_GIVEN MATERIAL_
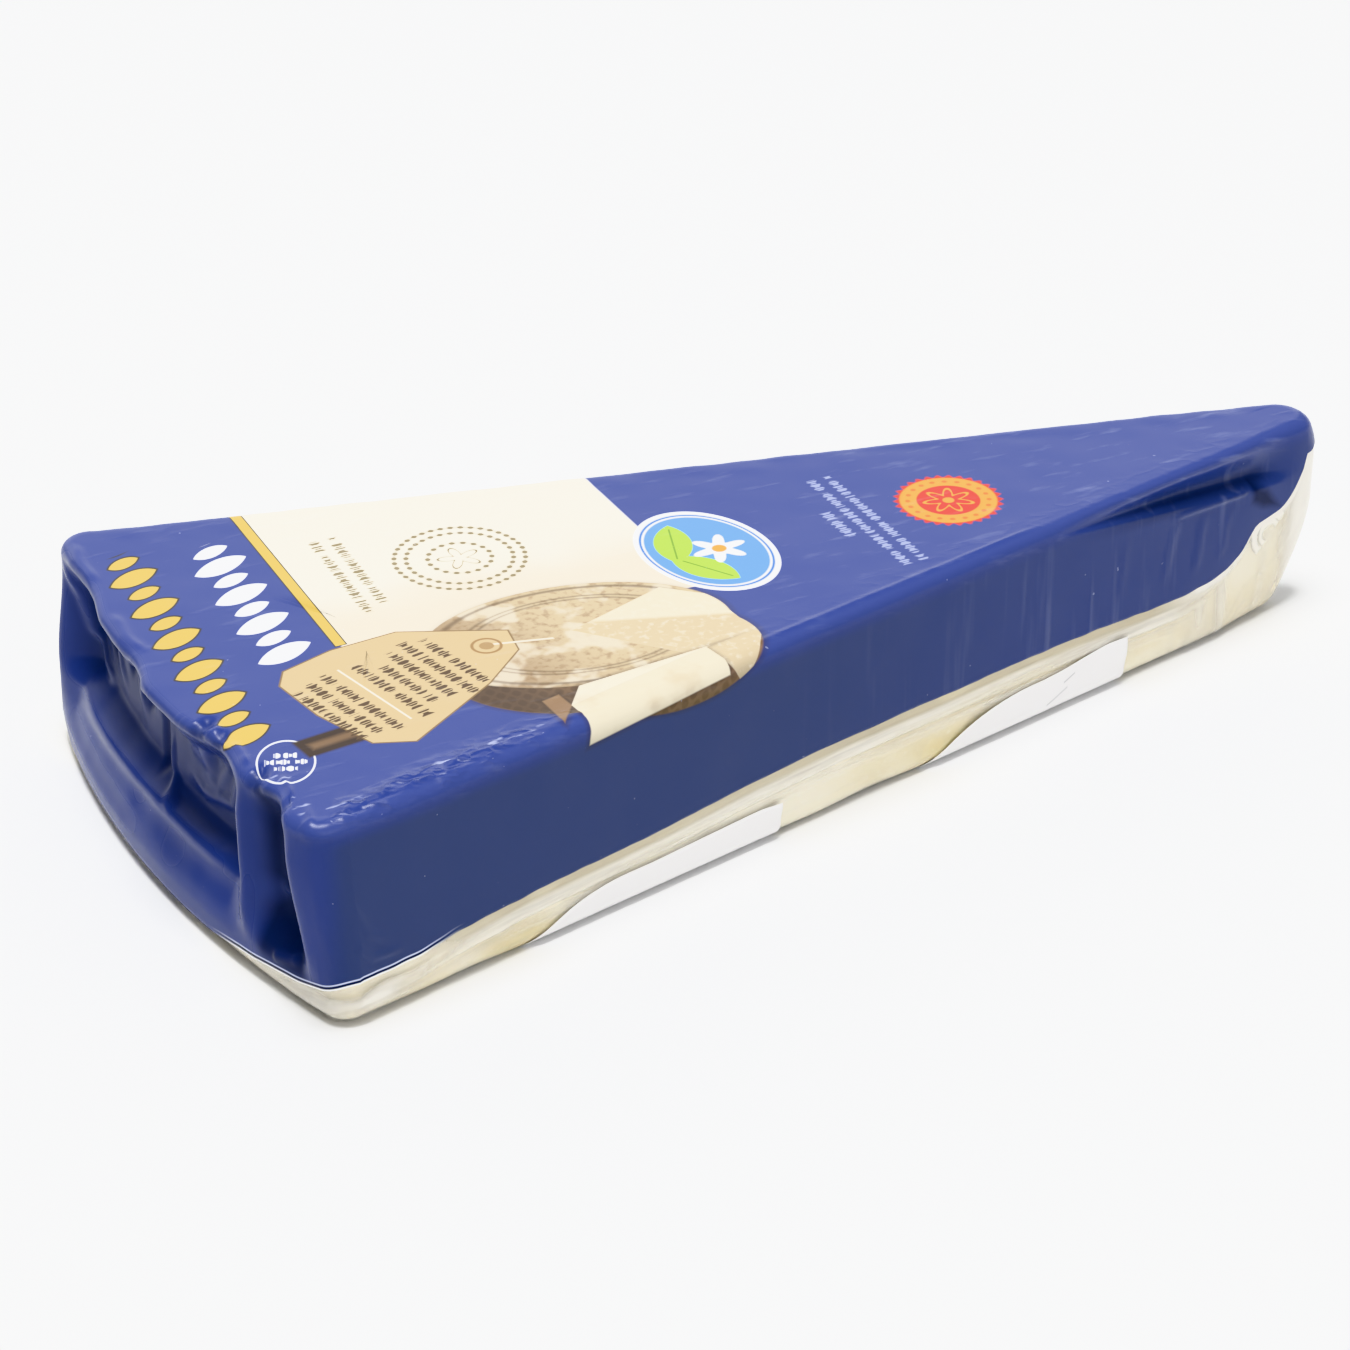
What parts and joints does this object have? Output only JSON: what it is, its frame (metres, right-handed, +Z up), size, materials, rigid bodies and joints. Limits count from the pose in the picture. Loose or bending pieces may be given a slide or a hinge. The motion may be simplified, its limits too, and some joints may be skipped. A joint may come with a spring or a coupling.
{
  "type": "vacuum-packed cheese wedge",
  "caption": "Long thin wedge of hard sheep's-milk cheese, vacuum packed in clear film with a blue printed film drawn down over its top and sides, lying on its side face.",
  "frame": {"origin": "middle of the pack's bounding box in plan, on the plane that it rests on", "axes": "+X along the wedge towards its narrow tip, +Y towards its back side, across the wide rind end, +Z up from the face it lies on"},
  "size_m": [0.179, 0.0872, 0.0299],
  "materials": {
    "cheese": "cream hard cheese under a glossy clear film",
    "printed_film": "glossy flexible film with a blue print, cream, gold and pale motifs",
    "label": "white self-adhesive paper with grey bars in place of words"
  },
  "bodies": {
    "root": {"cheese_in_clear_film": "cheese", "printed_film": "printed_film", "underside_label_rind": "label", "underside_label_tip": "label"}
  },
  "joints": []
}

_WHAT TO DO_
Extract every line containing the string "bodies" from the data above.

_SOLUTION TO THE EXERCISE_
What parts and joints does this object have? Output only JSON: what it is, its frame (metres, right-handed, +Z up), size, materials, rigid bodies and joints. Limits count from the pose in the picture. Loose or bending pieces may be given a slide or a hinge. The motion may be simplified, its limits too, and some joints may be skipped. A joint may come with a spring or a coupling.
  "bodies": {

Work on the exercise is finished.